▶ DATA SECTION
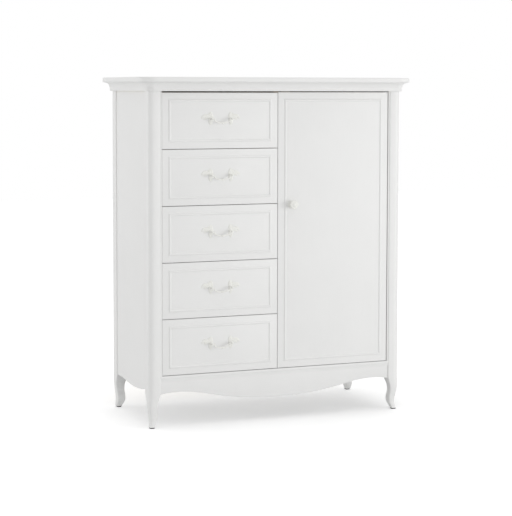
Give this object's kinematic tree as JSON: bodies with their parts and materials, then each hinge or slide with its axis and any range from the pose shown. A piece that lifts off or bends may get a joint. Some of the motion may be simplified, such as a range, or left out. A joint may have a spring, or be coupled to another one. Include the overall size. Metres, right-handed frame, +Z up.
{
  "type": "chifforobe",
  "caption": "Painted chifforobe with a stack of drawers beside one tall door, coved cornice, rounded corner posts, shaped apron and cabriole legs.",
  "frame": {"origin": "on the floor under the centre of the overall bounding box", "axes": "+Z up; +X to the right seen from the front; the front faces -Y"},
  "size_m": [1.172, 0.522, 1.372],
  "materials": {
    "painted_wood": "satin white lacquer",
    "interior_wood": "clear-sealed light hardwood",
    "back_board": "bare plywood",
    "painted_pull": "satin off-white paint on cast metal",
    "steel": "zinc plated",
    "catch_plastic": "matte white",
    "glide_plastic": "matte black"
  },
  "bodies": {
    "case": {"back_panel": "back_board", "base_strip": "painted_wood", "bottom_panel": "interior_wood", "case_top_panel": "interior_wood", "centre_partition": "interior_wood", "cornice_front": "painted_wood", "cornice_left": "painted_wood", "cornice_right": "painted_wood", "door_catch": "catch_plastic", "drawer_runners": "interior_wood", "face_stiles": "painted_wood", "floor_glides": "glide_plastic", "front_apron": "painted_wood", "front_left_post": "painted_wood", "front_right_post": "painted_wood", "garment_rod": "interior_wood", "left_side_panel": "painted_wood", "pivot_plates": "steel", "rear_left_post": "painted_wood", "rear_right_post": "painted_wood", "right_side_panel": "painted_wood", "rod_brackets": "interior_wood", "runner_battens": "interior_wood", "shelf": "interior_wood", "shelf_cleats": "interior_wood", "top_board": "painted_wood", "top_rails": "interior_wood"},
    "drawer_1": {"drawer_1_front": "painted_wood", "drawer_1_beading": "painted_wood", "drawer_1_box": "interior_wood", "drawer_1_pull_mounts": "painted_pull"},
    "bail_1": {"drawer_1_bail": "painted_pull"},
    "drawer_2": {"drawer_2_front": "painted_wood", "drawer_2_beading": "painted_wood", "drawer_2_box": "interior_wood", "drawer_2_pull_mounts": "painted_pull"},
    "bail_2": {"drawer_2_bail": "painted_pull"},
    "drawer_3": {"drawer_3_front": "painted_wood", "drawer_3_beading": "painted_wood", "drawer_3_box": "interior_wood", "drawer_3_pull_mounts": "painted_pull"},
    "bail_3": {"drawer_3_bail": "painted_pull"},
    "drawer_4": {"drawer_4_front": "painted_wood", "drawer_4_beading": "painted_wood", "drawer_4_box": "interior_wood", "drawer_4_pull_mounts": "painted_pull"},
    "bail_4": {"drawer_4_bail": "painted_pull"},
    "drawer_5": {"drawer_5_front": "painted_wood", "drawer_5_beading": "painted_wood", "drawer_5_box": "interior_wood", "drawer_5_pull_mounts": "painted_pull"},
    "bail_5": {"drawer_5_bail": "painted_pull"},
    "door": {"door_panel": "painted_wood", "door_beading": "painted_wood", "door_knob": "painted_pull", "pivot_sockets": "steel", "catch_strike": "steel"}
  },
  "joints": [
    {"name": "drawer_1_slide", "type": "slide", "parent": "case", "child": "drawer_1", "axis": [0, -1, 0], "range_m": [0, 0.3]},
    {"name": "drawer_2_slide", "type": "slide", "parent": "case", "child": "drawer_2", "axis": [0, -1, 0], "range_m": [0, 0.3]},
    {"name": "drawer_3_slide", "type": "slide", "parent": "case", "child": "drawer_3", "axis": [0, -1, 0], "range_m": [0, 0.3]},
    {"name": "drawer_4_slide", "type": "slide", "parent": "case", "child": "drawer_4", "axis": [0, -1, 0], "range_m": [0, 0.3]},
    {"name": "drawer_5_slide", "type": "slide", "parent": "case", "child": "drawer_5", "axis": [0, -1, 0], "range_m": [0, 0.3]},
    {"name": "bail_1_swing", "type": "hinge", "parent": "drawer_1", "child": "bail_1", "pos_m": [-0.2451, -0.238, 1.2088], "axis": [-1, 0, 0], "range_deg": [0, 85]},
    {"name": "bail_2_swing", "type": "hinge", "parent": "drawer_2", "child": "bail_2", "pos_m": [-0.2451, -0.238, 0.9874], "axis": [-1, 0, 0], "range_deg": [0, 85]},
    {"name": "bail_3_swing", "type": "hinge", "parent": "drawer_3", "child": "bail_3", "pos_m": [-0.2451, -0.238, 0.766], "axis": [-1, 0, 0], "range_deg": [0, 85]},
    {"name": "bail_4_swing", "type": "hinge", "parent": "drawer_4", "child": "bail_4", "pos_m": [-0.2451, -0.238, 0.5446], "axis": [-1, 0, 0], "range_deg": [0, 85]},
    {"name": "bail_5_swing", "type": "hinge", "parent": "drawer_5", "child": "bail_5", "pos_m": [-0.2451, -0.238, 0.3232], "axis": [-1, 0, 0], "range_deg": [0, 85]},
    {"name": "door_swing", "type": "hinge", "parent": "case", "child": "door", "pos_m": [0.4748, -0.207, 0.76], "axis": [0, 0, 1], "range_deg": [0, 105]}
  ]
}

▶ DIRECTION
Repeat the material above in full, exactly as it stands.

▶ PROBLEM SOLUTION
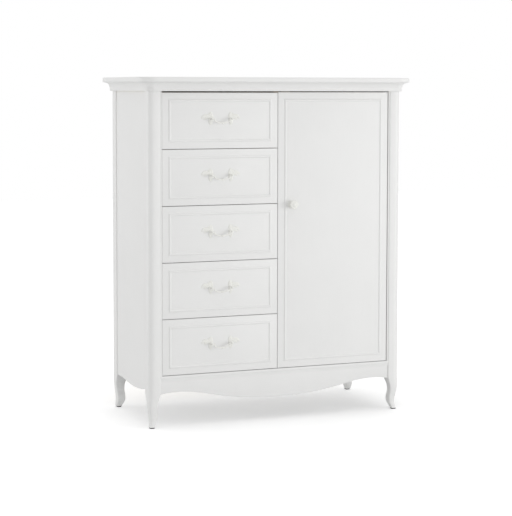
Give this object's kinematic tree as JSON: bodies with their parts and materials, then each hinge or slide with its axis and any range from the pose shown. A piece that lifts off or bends may get a joint. Some of the motion may be simplified, such as a range, or left out. A joint may have a spring, or be coupled to another one. Include the overall size. Metres, right-handed frame, +Z up.
{
  "type": "chifforobe",
  "caption": "Painted chifforobe with a stack of drawers beside one tall door, coved cornice, rounded corner posts, shaped apron and cabriole legs.",
  "frame": {"origin": "on the floor under the centre of the overall bounding box", "axes": "+Z up; +X to the right seen from the front; the front faces -Y"},
  "size_m": [1.172, 0.522, 1.372],
  "materials": {
    "painted_wood": "satin white lacquer",
    "interior_wood": "clear-sealed light hardwood",
    "back_board": "bare plywood",
    "painted_pull": "satin off-white paint on cast metal",
    "steel": "zinc plated",
    "catch_plastic": "matte white",
    "glide_plastic": "matte black"
  },
  "bodies": {
    "case": {"back_panel": "back_board", "base_strip": "painted_wood", "bottom_panel": "interior_wood", "case_top_panel": "interior_wood", "centre_partition": "interior_wood", "cornice_front": "painted_wood", "cornice_left": "painted_wood", "cornice_right": "painted_wood", "door_catch": "catch_plastic", "drawer_runners": "interior_wood", "face_stiles": "painted_wood", "floor_glides": "glide_plastic", "front_apron": "painted_wood", "front_left_post": "painted_wood", "front_right_post": "painted_wood", "garment_rod": "interior_wood", "left_side_panel": "painted_wood", "pivot_plates": "steel", "rear_left_post": "painted_wood", "rear_right_post": "painted_wood", "right_side_panel": "painted_wood", "rod_brackets": "interior_wood", "runner_battens": "interior_wood", "shelf": "interior_wood", "shelf_cleats": "interior_wood", "top_board": "painted_wood", "top_rails": "interior_wood"},
    "drawer_1": {"drawer_1_front": "painted_wood", "drawer_1_beading": "painted_wood", "drawer_1_box": "interior_wood", "drawer_1_pull_mounts": "painted_pull"},
    "bail_1": {"drawer_1_bail": "painted_pull"},
    "drawer_2": {"drawer_2_front": "painted_wood", "drawer_2_beading": "painted_wood", "drawer_2_box": "interior_wood", "drawer_2_pull_mounts": "painted_pull"},
    "bail_2": {"drawer_2_bail": "painted_pull"},
    "drawer_3": {"drawer_3_front": "painted_wood", "drawer_3_beading": "painted_wood", "drawer_3_box": "interior_wood", "drawer_3_pull_mounts": "painted_pull"},
    "bail_3": {"drawer_3_bail": "painted_pull"},
    "drawer_4": {"drawer_4_front": "painted_wood", "drawer_4_beading": "painted_wood", "drawer_4_box": "interior_wood", "drawer_4_pull_mounts": "painted_pull"},
    "bail_4": {"drawer_4_bail": "painted_pull"},
    "drawer_5": {"drawer_5_front": "painted_wood", "drawer_5_beading": "painted_wood", "drawer_5_box": "interior_wood", "drawer_5_pull_mounts": "painted_pull"},
    "bail_5": {"drawer_5_bail": "painted_pull"},
    "door": {"door_panel": "painted_wood", "door_beading": "painted_wood", "door_knob": "painted_pull", "pivot_sockets": "steel", "catch_strike": "steel"}
  },
  "joints": [
    {"name": "drawer_1_slide", "type": "slide", "parent": "case", "child": "drawer_1", "axis": [0, -1, 0], "range_m": [0, 0.3]},
    {"name": "drawer_2_slide", "type": "slide", "parent": "case", "child": "drawer_2", "axis": [0, -1, 0], "range_m": [0, 0.3]},
    {"name": "drawer_3_slide", "type": "slide", "parent": "case", "child": "drawer_3", "axis": [0, -1, 0], "range_m": [0, 0.3]},
    {"name": "drawer_4_slide", "type": "slide", "parent": "case", "child": "drawer_4", "axis": [0, -1, 0], "range_m": [0, 0.3]},
    {"name": "drawer_5_slide", "type": "slide", "parent": "case", "child": "drawer_5", "axis": [0, -1, 0], "range_m": [0, 0.3]},
    {"name": "bail_1_swing", "type": "hinge", "parent": "drawer_1", "child": "bail_1", "pos_m": [-0.2451, -0.238, 1.2088], "axis": [-1, 0, 0], "range_deg": [0, 85]},
    {"name": "bail_2_swing", "type": "hinge", "parent": "drawer_2", "child": "bail_2", "pos_m": [-0.2451, -0.238, 0.9874], "axis": [-1, 0, 0], "range_deg": [0, 85]},
    {"name": "bail_3_swing", "type": "hinge", "parent": "drawer_3", "child": "bail_3", "pos_m": [-0.2451, -0.238, 0.766], "axis": [-1, 0, 0], "range_deg": [0, 85]},
    {"name": "bail_4_swing", "type": "hinge", "parent": "drawer_4", "child": "bail_4", "pos_m": [-0.2451, -0.238, 0.5446], "axis": [-1, 0, 0], "range_deg": [0, 85]},
    {"name": "bail_5_swing", "type": "hinge", "parent": "drawer_5", "child": "bail_5", "pos_m": [-0.2451, -0.238, 0.3232], "axis": [-1, 0, 0], "range_deg": [0, 85]},
    {"name": "door_swing", "type": "hinge", "parent": "case", "child": "door", "pos_m": [0.4748, -0.207, 0.76], "axis": [0, 0, 1], "range_deg": [0, 105]}
  ]
}